Separate the data into training and test sets (80/20), and combine the training data from all sources into a unified training set. Keep test sets separate, to assess accuracy on a per-source basis later.

bMask <- rbinom(length(b), 1, 0.8)
nMask <- rbinom(length(n), 1, 0.8)
tMask <- rbinom(length(t), 1, 0.8)
train <- c(b[bMask==1], n[nMask==1], t[tMask==1])
bTest <- b[bMask==0]
nTest <- n[nMask==0]
tTest <- t[tMask==0]

Tokenize the data into 1-grams (words), 2-grams (pairs), 3-grams (trips), and 4-grams(quads)

words <- unlist(sapply(train, WordTokenizer, USE.NAMES = F))
pairs <- unlist(sapply(train, function(x) NGramTokenizer(x, Weka_control(min=2, max=2)), USE.NAMES = F))
trips <- unlist(sapply(train, function(x) NGramTokenizer(x, Weka_control(min=3, max=3)), USE.NAMES = F))
quads <- unlist(sapply(train, function(x) NGramTokenizer(x, Weka_control(min=4, max=4)), USE.NAMES = F))

Task 2: Exploratory Data Analysis

Count of the n-grams in the training data.

length(words)
## [1] 557088
length(pairs)
## [1] 530176
length(trips)
## [1] 503369
length(quads)
## [1] 477369

Measure the average lengths of each type of n-gram.

mean(sapply(words, nchar))
## [1] 4.352499
mean(sapply(pairs, nchar))
## [1] 9.668369
mean(sapply(trips, nchar))
## [1] 14.99502
mean(sapply(quads, nchar))
## [1] 20.33863

Convert each list of n-grams to a data frame, using gsub to isolate and record each of the component words.

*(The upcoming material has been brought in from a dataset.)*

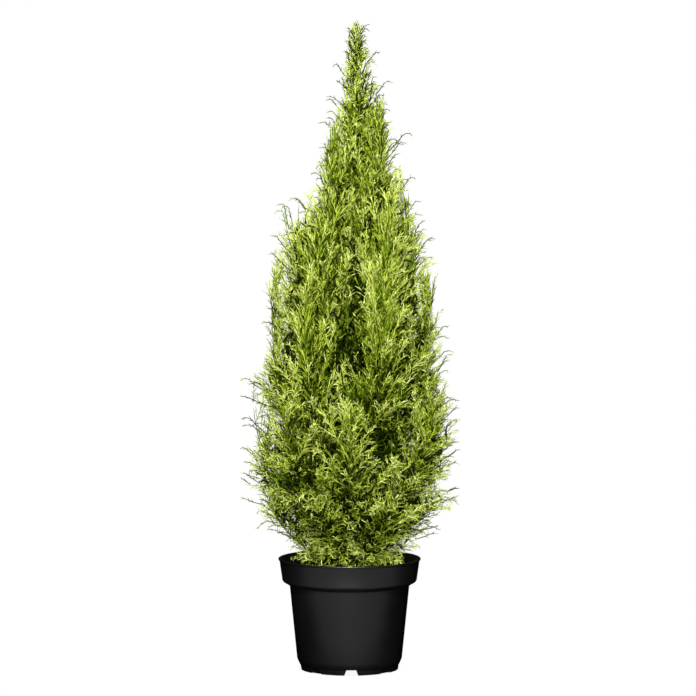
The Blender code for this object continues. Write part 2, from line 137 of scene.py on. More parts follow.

str1Func <- function(x) gsub(' [a-z1-9]*?$', '', x)
str2Func <- function(x) gsub('^.* ', '', x)
wordData <- data.frame(str=words)
pairData <- data.frame(str=pairs)
pairData$str1 <- sapply(pairData$str, str1Func, USE.NAMES = F)
pairData$str2 <- sapply(pairData$str, str2Func, USE.NAMES = F)
tripData <- data.frame(str=trips)
tripData$str1 <- sapply(tripData$str, str1Func, USE.NAMES = F)
tripData$str2 <- sapply(tripData$str, str2Func, USE.NAMES = F)
quadData <- data.frame(str=quads)
quadData$str1 <- sapply(quadData$str, str1Func, USE.NAMES = F)
quadData$str2 <- sapply(quadData$str, str2Func, USE.NAMES = F)

Calculate the frequency of each n-gram by collapsing identical rows into groups and counting the number of instances in each group. Message = F to silence dplyr regrouping message.

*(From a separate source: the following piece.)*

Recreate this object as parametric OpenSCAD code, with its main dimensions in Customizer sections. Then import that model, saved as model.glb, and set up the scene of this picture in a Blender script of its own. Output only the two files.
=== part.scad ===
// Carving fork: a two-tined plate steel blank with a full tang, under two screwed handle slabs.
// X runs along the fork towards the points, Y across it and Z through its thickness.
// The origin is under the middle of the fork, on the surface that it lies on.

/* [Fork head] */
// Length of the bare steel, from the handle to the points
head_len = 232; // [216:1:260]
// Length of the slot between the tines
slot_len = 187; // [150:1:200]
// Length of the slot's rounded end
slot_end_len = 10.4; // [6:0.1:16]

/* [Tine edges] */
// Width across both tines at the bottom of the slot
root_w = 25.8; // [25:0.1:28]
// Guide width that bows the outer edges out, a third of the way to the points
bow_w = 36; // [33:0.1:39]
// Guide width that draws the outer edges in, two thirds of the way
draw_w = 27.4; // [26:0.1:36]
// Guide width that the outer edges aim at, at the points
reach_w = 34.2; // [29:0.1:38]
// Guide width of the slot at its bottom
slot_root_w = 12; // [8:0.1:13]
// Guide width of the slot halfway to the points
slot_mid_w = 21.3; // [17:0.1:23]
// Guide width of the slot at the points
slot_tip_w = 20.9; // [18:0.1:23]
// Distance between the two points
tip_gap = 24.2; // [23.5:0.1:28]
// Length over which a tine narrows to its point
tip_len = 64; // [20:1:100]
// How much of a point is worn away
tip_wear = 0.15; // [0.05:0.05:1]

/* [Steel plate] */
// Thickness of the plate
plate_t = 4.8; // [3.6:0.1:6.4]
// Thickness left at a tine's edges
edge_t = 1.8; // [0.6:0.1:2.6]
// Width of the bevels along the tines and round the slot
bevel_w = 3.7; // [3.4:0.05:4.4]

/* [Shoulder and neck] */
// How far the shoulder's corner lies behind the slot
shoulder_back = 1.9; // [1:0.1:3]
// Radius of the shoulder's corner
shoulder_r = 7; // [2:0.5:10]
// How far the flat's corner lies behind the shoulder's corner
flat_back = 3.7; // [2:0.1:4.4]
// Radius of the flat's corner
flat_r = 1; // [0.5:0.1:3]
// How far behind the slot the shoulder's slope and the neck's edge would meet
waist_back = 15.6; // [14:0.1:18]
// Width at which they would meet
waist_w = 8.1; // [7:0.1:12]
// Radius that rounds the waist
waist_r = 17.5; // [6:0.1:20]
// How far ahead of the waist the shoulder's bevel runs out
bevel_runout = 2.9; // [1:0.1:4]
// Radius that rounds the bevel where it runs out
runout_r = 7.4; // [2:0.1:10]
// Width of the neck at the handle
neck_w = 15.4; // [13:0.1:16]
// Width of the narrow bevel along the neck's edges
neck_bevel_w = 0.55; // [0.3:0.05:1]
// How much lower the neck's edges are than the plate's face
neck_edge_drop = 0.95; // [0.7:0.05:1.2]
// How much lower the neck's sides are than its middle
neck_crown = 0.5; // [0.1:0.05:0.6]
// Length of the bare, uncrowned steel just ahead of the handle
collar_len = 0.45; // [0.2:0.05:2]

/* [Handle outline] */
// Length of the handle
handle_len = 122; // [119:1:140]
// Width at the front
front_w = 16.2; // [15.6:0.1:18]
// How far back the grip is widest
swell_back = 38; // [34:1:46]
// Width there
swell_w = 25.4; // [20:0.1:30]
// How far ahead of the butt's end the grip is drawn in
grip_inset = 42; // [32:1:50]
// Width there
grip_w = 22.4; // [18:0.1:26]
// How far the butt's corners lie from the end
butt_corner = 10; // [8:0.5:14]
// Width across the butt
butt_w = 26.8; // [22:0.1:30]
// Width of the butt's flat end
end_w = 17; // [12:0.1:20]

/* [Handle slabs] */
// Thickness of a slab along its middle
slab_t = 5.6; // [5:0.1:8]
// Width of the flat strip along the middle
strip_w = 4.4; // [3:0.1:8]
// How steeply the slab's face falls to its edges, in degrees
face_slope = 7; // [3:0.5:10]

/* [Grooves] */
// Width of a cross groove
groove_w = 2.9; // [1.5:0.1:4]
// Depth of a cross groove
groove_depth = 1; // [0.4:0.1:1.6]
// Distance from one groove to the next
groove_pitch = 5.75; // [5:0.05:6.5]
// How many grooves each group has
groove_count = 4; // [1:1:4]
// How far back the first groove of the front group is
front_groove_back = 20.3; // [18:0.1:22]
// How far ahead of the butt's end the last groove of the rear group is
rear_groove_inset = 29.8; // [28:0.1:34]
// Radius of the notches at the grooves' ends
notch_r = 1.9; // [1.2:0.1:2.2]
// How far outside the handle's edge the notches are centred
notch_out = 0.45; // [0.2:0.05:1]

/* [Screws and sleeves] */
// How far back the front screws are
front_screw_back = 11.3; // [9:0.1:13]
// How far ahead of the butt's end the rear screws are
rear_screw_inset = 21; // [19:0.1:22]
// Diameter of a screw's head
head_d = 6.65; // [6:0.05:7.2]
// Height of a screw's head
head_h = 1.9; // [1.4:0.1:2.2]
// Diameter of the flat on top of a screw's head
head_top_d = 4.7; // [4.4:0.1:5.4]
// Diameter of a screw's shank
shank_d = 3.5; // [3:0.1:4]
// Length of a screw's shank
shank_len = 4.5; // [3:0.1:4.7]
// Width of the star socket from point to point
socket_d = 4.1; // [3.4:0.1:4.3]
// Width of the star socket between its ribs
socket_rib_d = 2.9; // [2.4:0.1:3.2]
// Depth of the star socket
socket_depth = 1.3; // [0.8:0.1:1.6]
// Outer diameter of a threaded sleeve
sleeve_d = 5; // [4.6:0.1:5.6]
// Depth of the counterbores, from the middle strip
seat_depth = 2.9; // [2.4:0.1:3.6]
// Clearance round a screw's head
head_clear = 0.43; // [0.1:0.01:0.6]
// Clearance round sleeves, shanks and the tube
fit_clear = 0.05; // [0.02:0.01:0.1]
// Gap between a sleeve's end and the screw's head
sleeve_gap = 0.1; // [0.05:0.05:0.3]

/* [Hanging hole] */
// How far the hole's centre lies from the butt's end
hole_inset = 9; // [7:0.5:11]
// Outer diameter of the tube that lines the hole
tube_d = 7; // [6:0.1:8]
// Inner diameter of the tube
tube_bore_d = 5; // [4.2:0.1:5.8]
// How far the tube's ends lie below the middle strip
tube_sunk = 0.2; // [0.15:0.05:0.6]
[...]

wordData <- arrange(summarise(group_by(wordData, str), freq=n()), desc(freq))
pairData <- arrange(summarise(group_by(pairData, str, str1, str2), freq=n()), desc(freq))
tripData <- arrange(summarise(group_by(tripData, str, str1, str2), freq=n()), desc(freq))
quadData <- arrange(summarise(group_by(quadData, str, str1, str2), freq=n()), desc(freq))

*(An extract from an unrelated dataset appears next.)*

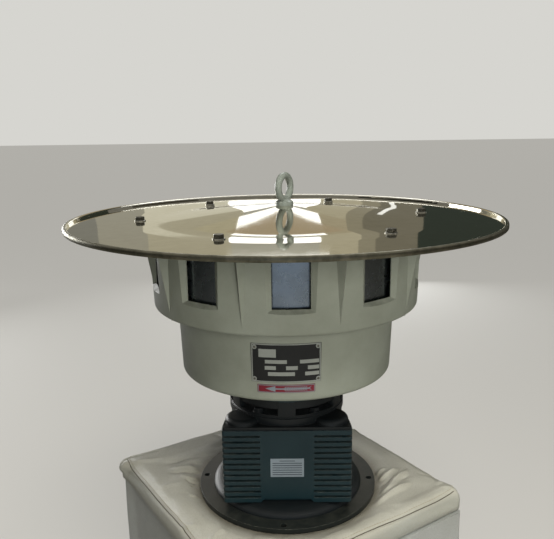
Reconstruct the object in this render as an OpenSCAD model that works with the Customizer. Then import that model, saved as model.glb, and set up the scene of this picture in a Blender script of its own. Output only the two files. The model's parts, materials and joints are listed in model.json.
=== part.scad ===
// Motor-driven rotary siren with a mirror-finish weather hood, standing on a covered display plinth.
// Origin: centre of the floor under the siren's vertical shaft. +Z is up and -Y faces the nameplate.

/* [Plinth] */
// Side of the plinth's square lid
lid_w = 430; // [380:5:560]
// Height of the lid from the lower edge of its skirt to its top
lid_h = 34; // [26:1:60]
// Height of the whole plinth
plinth_h = 450; // [250:10:700]
// How far the box stands back inside the lid on each side
lid_overhang = 6; // [3:1:14]
// Turn of the plinth about the shaft
plinth_turn = 34; // [0:1:90]
// Offset of the plinth's centre from the shaft along X
plinth_x = -4; // [-10:1:10]
// Offset of the plinth's centre from the shaft along Y
plinth_y = 13; // [-15:1:15]
// Thickness of the boards in the box and the lid
board_t = 15; // [9:1:20]
// Radius of the plinth's upright corners
plinth_r = 14; // [6:1:30]

/* [Base and motor] */
// Outer radius of the base flange
flange_r = 150; // [142:1:175]
// Thickness of the base flange
flange_t = 8.3; // [6:0.1:14]
// Radius of the circle of anchor holes
anchor_circle_r = 140; // [132:1:144]
// Radius of an anchor hole
anchor_hole_r = 5; // [3:0.5:6]
// Number of anchor holes
anchor_count = 4; // [3:1:8]
// Direction of the first anchor hole
anchor_turn = -2.5; // [-45:0.5:45]
// Radius of the domed foot where it meets the flange
foot_r = 126; // [115:1:130]
// Height of the domed foot
foot_h = 14.1; // [10:0.1:30]
// Height of the motor frame
frame_h = 121.6; // [90:0.1:180]
// Radius of the round middle of the motor frame
frame_body_r = 90; // [86:1:96]
// Radius of the cheeks at the front and back of the motor frame
cheek_r = 101; // [97:0.5:106]
// Distance from the shaft to the centre of a cheek's curve
cheek_y = 88; // [80:1:94]
// Distance from the shaft to a cheek's flat face
cheek_face = 101; // [97:0.5:106]
// Radius of the cheeks' upright edges
cheek_edge_r = 5; // [3:0.5:10]
// Width of the smooth pad in the middle of a cheek
frame_pad_w = 84; // [50:1:110]
// Height of the step under a smooth pad
pad_step_h = 6.4; // [3:0.2:12]
// Number of grooves between the cooling fins
groove_count = 12; // [6:1:16]
// Height of one groove
groove_h = 3.8; // [2:0.1:6]
// Depth of the grooves
groove_depth = 7; // [3:0.5:9]
// Height of the upper end shield
shoulder_h = 22; // [16:1:34]
// Radius of the four ears on the upper end shield
ear_r = 28; // [20:0.5:30]
// Radius of the motor shaft
shaft_r = 14; // [10:0.5:20]

/* [Neck and drum] */
// Outer radius of the neck
neck_r = 92.6; // [84:0.2:95]
// Wall of the neck
neck_wall = 6; // [4:0.5:10]
// Number of feet and air slots at the bottom of the neck
neck_feet = 6; // [4:1:8]
// Width of one foot of the neck
neck_foot_w = 28; // [20:1:36]
// Width of the flat rib that rises from each foot
neck_rib_w = 26; // [12:1:34]
// How far the ribs stand out from the neck
neck_rib_t = 1.8; // [1:0.2:4]
// Height of the neck from the end shield to the stator's base plate
neck_h = 155; // [130:1:200]
// Height of the air slots between the neck's feet
neck_slot_h = 10; // [6:0.5:24]
// Outer radius of the drum at its top
drum_r1 = 172.3; // [160:0.1:182]
// Outer radius of the drum at its lower edge
drum_r0 = 168.8; // [158:0.1:180]
// Height of the drum
drum_h = 99.3; // [86:0.1:130]
// Wall of the drum
drum_wall = 4; // [2:0.5:8]
// Radius of the rounded lower edge of the drum
drum_edge_r = 7; // [4:0.5:12]
// Width of the spokes between the air intakes
spoke_w = 24; // [14:1:36]

/* [Stator] */
// Height of the stator from its lower edge to the face that carries the hood
stator_h = 128.4; // [100:0.2:170]
// Number of sound ports round the stator
port_count = 10; // [6:1:12]
// Direction of the front port, away from straight ahead
port_turn = 2.1; // [-18:0.1:18]
// Radius of the stator's lower face, inside its rounded lower edge
lower_r = 205; // [200:0.5:207]
// Height of the rounded lower edge
round_h = 5; // [3:0.5:10]
// Outer radius of the stator's wall above the rounded edge
wall_r0 = 209; // [208:0.5:211]
// Outer radius of the stator's wall at its upper edge
wall_r1 = 213; // [211:0.5:216]
// Distance from the shaft to a buttress's crest at the upper edge
crest_r = 228; // [222:0.5:231]
// Height above the lower edge at which the buttresses grow out of the wall
crest_start = 10; // [6:0.5:40]
// Angle between the two flanks of a buttress
flank_angle = 62; // [40:1:80]
// Width of a sound port at its outer face
port_w_out = 64.6; // [54:0.2:70]
// Width of a sound port at its inner edge
port_w_in = 51; // [40:0.5:53]
// Height of a sound port's sill above the stator's lower edge, at the outer face
port_sill = 32.4; // [20:0.2:50]
// Rise of the sill from the outer face to the inner edge
sill_rise = 4; // [1:0.5:8]
// Inner radius of the stator
stator_bore_r = 203.5; // [198:0.5:204]
// Thickness of the stator's floor
floor_t = 4; // [3:0.5:6]
// Thickness of the stator's base plate
base_plate_t = 10; // [6:0.5:16]
// Outer radius of the stator's top flange
top_flange_r = 236; // [232:1:250]
// Thickness of the stator's top flange
top_flange_t = 8.6; // [6:0.2:12]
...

Plot the resulting frequency distributions, on ordinary and semi-log histograms.

par(mar=c(4,4,4,4), mfrow=c(1,2))
hist(wordData$freq, breaks=100)
hist(log10(wordData$freq), breaks=10)

hist(pairData$freq, breaks=100)
hist(log10(pairData$freq), breaks=10)

hist(tripData$freq, breaks=100)
hist(log10(tripData$freq), breaks=10)

hist(quadData$freq, breaks=100)
hist(log10(quadData$freq), breaks=10)

Plot the coverage of all the instances of words in the data set as a function of the percent of unique words included, starting with the most common.

cover <- function(x) {
  tot <- sum(x$freq)
  len <- length(x$freq)
  sapply(1:100, function(p) sum(x[1:round(len*p/100), 'freq'])/tot)
}
par(mar=c(4,4,4,4), mfrow=c(1,4))
wordCover <- cover(wordData)
pairCover <- cover(pairData)
tripCover <- cover(tripData)
quadCover <- cover(quadData)
plot(wordCover, type='l', ylim=c(0,1))
plot(pairCover, type='l', ylim=c(0,1))
plot(tripCover, type='l', ylim=c(0,1))
plot(quadCover, type='l', ylim=c(0,1))

Plans for Modeling

To try and keep the model fast enough to train and reference to be practical, I plan to calculate only the most likely next word for each n-gram, not an entire matrix of conditional probabilities. This will reduce the size of the model from scaling quadratically to linearly with volume of training data, while discarding little information that will actually be used for prediction. Hopefully, this will allow more data to be used, and lead to a better model.